The input:
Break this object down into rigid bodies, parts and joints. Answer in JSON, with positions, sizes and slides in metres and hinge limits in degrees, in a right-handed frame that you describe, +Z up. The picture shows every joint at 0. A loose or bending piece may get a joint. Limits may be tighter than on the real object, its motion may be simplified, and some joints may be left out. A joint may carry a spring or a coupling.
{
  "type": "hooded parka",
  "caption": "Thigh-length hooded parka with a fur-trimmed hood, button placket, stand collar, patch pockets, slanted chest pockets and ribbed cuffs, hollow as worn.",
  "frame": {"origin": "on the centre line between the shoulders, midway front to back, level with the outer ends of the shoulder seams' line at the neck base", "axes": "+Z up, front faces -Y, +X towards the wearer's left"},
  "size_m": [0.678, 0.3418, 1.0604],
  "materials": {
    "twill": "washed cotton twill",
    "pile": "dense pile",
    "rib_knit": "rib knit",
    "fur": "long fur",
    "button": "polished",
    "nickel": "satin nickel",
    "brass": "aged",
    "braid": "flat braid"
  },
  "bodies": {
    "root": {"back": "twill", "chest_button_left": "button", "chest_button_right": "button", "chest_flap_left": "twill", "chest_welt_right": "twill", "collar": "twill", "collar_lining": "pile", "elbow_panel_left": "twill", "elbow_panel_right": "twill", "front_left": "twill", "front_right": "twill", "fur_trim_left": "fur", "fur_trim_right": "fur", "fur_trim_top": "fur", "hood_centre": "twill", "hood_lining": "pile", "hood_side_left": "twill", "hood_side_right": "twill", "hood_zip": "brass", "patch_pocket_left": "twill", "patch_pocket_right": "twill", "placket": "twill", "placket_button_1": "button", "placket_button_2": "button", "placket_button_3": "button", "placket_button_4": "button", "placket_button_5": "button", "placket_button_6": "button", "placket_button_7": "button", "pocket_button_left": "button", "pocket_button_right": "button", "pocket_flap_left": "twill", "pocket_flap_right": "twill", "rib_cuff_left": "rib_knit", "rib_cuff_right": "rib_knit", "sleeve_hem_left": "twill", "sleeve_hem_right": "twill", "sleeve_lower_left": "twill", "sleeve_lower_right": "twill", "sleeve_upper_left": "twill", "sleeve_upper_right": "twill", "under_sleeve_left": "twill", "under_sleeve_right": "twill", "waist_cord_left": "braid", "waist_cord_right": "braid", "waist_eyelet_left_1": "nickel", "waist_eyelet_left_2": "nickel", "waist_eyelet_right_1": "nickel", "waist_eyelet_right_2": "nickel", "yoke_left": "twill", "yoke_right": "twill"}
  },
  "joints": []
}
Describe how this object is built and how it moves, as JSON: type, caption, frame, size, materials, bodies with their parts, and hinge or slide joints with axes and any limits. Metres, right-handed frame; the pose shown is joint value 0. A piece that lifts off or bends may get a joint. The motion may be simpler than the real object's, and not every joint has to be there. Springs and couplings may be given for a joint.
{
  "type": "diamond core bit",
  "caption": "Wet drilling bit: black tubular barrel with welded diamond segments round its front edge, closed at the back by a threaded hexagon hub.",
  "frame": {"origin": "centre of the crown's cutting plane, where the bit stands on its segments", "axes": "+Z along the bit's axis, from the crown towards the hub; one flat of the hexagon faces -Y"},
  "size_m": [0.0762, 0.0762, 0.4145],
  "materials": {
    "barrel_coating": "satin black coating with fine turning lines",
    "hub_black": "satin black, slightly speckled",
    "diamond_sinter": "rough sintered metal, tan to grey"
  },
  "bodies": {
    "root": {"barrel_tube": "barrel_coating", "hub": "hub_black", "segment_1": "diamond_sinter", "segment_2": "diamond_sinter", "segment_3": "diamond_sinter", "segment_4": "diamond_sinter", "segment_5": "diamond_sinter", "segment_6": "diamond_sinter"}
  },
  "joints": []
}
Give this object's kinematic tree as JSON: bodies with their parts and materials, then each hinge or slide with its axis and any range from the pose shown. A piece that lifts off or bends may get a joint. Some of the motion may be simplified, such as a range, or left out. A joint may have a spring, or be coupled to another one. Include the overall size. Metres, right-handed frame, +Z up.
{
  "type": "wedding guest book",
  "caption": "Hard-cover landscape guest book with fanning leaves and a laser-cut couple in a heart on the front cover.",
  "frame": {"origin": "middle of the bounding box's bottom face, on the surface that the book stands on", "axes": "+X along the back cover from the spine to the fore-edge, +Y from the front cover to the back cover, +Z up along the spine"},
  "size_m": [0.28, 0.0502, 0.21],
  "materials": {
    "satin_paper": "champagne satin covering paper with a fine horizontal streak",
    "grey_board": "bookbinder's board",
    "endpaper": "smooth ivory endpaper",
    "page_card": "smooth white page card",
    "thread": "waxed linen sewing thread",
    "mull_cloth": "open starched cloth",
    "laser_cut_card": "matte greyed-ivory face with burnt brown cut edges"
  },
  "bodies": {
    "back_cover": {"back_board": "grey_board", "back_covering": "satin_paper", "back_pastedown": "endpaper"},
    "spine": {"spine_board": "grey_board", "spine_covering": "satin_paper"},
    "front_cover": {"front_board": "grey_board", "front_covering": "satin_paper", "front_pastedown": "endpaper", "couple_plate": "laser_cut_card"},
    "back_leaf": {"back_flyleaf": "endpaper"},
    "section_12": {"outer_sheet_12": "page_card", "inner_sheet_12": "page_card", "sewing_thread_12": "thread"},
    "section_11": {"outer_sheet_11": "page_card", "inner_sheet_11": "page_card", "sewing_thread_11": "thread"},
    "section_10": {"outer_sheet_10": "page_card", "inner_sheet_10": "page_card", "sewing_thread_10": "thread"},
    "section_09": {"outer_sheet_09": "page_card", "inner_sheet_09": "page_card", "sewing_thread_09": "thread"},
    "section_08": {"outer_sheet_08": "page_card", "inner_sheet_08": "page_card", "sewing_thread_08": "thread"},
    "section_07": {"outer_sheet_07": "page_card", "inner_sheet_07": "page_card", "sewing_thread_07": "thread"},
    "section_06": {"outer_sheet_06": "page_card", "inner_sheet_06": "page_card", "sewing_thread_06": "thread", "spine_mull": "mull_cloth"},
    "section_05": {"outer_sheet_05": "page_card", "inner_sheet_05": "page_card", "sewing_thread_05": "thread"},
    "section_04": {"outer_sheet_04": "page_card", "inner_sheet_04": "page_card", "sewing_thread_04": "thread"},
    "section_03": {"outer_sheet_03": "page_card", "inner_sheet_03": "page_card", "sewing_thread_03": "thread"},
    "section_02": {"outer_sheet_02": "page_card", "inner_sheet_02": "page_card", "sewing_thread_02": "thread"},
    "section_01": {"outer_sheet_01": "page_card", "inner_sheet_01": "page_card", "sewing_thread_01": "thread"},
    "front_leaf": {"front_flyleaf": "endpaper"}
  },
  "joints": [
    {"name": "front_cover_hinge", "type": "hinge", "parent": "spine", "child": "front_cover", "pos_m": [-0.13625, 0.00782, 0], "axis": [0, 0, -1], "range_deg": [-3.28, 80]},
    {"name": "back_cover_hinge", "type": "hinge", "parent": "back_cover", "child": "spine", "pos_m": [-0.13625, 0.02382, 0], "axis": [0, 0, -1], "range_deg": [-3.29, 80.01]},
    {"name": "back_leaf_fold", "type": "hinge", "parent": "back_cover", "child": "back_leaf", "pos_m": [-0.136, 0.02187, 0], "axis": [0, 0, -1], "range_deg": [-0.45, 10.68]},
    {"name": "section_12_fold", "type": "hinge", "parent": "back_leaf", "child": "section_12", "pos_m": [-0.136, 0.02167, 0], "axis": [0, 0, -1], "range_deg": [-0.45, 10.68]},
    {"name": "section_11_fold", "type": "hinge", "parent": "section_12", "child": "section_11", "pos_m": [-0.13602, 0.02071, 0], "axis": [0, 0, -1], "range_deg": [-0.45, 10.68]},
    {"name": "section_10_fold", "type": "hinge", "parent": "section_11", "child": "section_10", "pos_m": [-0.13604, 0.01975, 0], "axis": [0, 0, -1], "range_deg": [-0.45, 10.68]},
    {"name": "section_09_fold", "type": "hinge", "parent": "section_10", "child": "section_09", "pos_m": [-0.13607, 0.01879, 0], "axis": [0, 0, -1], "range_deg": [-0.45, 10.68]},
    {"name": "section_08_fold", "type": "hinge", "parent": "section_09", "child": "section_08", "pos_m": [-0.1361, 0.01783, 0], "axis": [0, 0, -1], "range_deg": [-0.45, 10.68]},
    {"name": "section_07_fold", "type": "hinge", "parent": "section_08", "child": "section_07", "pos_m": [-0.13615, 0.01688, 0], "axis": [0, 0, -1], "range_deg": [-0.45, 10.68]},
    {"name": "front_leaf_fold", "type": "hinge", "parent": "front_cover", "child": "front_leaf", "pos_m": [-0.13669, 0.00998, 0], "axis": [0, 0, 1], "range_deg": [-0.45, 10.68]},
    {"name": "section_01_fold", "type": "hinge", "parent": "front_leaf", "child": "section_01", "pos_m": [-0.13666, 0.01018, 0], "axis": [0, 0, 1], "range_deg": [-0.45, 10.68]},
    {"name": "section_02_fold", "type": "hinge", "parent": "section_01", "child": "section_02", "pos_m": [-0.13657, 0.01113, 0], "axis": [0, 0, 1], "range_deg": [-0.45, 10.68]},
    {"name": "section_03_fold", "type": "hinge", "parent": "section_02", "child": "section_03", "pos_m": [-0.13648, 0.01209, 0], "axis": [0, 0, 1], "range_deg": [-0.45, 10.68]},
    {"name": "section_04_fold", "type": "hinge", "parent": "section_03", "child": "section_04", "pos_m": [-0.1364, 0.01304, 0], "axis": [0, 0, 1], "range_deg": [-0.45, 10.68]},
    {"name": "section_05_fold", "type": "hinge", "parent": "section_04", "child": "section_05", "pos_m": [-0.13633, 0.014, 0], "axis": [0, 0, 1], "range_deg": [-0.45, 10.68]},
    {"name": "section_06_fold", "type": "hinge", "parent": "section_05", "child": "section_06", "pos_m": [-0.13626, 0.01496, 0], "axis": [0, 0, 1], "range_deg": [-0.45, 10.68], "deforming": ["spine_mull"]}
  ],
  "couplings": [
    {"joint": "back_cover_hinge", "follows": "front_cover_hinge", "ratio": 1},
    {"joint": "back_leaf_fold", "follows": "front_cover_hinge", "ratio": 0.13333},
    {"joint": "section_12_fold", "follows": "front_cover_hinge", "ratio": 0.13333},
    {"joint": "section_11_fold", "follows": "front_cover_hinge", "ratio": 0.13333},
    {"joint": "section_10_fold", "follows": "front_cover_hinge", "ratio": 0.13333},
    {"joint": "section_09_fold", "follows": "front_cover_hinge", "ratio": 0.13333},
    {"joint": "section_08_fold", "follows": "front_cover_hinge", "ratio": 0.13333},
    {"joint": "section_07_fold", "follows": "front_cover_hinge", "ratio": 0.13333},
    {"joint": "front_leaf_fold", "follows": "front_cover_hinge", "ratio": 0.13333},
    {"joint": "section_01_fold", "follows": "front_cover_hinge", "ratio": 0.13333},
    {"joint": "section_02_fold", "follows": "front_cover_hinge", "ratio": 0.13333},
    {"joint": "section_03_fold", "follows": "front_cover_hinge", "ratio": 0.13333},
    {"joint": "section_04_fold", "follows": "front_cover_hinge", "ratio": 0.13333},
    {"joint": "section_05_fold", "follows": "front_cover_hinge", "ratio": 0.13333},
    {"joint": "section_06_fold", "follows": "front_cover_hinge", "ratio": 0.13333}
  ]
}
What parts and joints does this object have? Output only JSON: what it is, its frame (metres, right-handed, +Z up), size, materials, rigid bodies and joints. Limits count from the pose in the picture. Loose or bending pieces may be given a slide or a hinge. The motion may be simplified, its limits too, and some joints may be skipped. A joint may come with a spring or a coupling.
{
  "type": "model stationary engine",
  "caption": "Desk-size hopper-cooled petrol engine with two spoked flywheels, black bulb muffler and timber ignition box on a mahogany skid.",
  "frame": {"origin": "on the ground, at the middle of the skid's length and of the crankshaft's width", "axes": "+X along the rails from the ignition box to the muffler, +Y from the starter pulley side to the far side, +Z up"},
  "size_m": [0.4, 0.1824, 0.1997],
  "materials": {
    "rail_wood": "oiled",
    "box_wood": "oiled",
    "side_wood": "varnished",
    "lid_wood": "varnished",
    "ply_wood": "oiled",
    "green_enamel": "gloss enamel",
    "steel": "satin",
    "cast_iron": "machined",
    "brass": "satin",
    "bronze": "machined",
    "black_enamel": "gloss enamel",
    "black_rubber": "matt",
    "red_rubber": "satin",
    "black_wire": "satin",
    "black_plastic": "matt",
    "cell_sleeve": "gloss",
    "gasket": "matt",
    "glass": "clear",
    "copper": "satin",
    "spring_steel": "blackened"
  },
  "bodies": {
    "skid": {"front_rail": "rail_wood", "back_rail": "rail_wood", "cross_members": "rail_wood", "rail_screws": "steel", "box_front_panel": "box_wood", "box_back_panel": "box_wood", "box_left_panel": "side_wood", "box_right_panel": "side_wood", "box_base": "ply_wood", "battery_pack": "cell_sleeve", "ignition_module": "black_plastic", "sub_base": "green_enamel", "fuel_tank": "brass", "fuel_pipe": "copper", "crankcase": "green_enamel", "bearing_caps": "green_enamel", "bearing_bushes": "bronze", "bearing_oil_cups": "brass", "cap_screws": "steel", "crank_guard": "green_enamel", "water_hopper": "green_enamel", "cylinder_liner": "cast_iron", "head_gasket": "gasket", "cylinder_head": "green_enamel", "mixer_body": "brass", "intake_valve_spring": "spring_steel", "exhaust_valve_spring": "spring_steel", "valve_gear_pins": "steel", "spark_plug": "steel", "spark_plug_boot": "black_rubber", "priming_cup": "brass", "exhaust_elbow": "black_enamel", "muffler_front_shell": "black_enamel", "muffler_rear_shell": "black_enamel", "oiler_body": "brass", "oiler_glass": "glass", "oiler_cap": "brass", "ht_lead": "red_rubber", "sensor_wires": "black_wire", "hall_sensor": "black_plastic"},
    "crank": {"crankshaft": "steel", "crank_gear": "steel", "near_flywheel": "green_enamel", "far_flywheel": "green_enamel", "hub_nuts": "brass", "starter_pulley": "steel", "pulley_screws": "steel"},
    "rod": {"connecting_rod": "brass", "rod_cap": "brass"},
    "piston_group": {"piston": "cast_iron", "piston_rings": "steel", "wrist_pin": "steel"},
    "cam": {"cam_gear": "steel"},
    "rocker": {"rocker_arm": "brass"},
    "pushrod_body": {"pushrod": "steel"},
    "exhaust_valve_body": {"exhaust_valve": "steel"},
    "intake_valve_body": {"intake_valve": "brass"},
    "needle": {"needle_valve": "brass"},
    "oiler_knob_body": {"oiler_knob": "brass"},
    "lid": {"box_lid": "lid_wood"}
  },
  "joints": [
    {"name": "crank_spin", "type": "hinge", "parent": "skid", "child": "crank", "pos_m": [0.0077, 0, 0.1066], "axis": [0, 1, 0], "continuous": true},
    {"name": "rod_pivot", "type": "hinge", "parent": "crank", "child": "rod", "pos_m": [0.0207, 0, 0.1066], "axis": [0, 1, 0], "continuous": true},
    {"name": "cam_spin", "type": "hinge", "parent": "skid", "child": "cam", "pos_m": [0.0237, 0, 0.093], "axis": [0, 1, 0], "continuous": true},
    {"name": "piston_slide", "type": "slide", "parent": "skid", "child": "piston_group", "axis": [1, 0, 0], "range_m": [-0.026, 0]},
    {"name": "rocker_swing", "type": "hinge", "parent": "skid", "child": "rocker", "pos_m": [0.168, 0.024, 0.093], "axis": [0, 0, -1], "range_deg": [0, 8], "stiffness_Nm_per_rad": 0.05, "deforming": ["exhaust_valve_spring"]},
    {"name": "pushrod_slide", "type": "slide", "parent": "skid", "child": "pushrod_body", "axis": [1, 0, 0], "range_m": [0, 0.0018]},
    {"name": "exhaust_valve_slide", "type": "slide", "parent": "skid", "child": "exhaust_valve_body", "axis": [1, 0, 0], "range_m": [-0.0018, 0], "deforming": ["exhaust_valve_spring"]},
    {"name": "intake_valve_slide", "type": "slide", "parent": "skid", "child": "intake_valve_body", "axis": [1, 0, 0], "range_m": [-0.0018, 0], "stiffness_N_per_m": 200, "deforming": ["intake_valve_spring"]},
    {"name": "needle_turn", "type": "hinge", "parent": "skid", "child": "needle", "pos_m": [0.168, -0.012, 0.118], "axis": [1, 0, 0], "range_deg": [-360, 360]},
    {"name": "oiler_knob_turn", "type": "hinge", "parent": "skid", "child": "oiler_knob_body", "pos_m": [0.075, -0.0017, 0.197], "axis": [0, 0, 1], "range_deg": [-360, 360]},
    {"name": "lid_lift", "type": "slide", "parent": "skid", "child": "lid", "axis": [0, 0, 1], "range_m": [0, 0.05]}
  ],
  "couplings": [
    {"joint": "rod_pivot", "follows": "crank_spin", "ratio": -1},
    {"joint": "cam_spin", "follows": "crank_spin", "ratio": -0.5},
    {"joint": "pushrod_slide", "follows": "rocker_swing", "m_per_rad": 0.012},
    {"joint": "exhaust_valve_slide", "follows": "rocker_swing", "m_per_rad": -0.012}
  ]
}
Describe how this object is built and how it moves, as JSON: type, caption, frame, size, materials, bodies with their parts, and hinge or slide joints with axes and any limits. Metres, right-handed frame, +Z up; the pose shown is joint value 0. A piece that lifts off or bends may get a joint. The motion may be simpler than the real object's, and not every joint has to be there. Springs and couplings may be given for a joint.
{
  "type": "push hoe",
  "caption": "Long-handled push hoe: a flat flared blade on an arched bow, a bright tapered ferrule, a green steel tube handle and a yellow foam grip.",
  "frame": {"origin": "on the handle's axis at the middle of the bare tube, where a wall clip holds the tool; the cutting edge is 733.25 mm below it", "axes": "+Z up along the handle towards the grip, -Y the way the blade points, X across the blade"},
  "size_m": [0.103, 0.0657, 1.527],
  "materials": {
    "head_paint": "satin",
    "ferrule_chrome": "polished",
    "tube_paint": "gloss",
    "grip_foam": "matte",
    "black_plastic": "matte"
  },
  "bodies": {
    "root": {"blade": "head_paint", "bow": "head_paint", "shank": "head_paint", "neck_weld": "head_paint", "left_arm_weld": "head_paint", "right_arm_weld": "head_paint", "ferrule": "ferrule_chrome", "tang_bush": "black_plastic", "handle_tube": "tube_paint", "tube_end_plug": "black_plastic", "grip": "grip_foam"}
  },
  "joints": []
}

Work to be completed: Each line that holds the word "value" should be extracted from the records.

The solution:
Describe how this object is built and how it moves, as JSON: type, caption, frame, size, materials, bodies with their parts, and hinge or slide joints with axes and any limits. Metres, right-handed frame; the pose shown is joint value 0. A piece that lifts off or bends may get a joint. The motion may be simpler than the real object's, and not every joint has to be there. Springs and couplings may be given for a joint.
Describe how this object is built and how it moves, as JSON: type, caption, frame, size, materials, bodies with their parts, and hinge or slide joints with axes and any limits. Metres, right-handed frame, +Z up; the pose shown is joint value 0. A piece that lifts off or bends may get a joint. The motion may be simpler than the real object's, and not every joint has to be there. Springs and couplings may be given for a joint.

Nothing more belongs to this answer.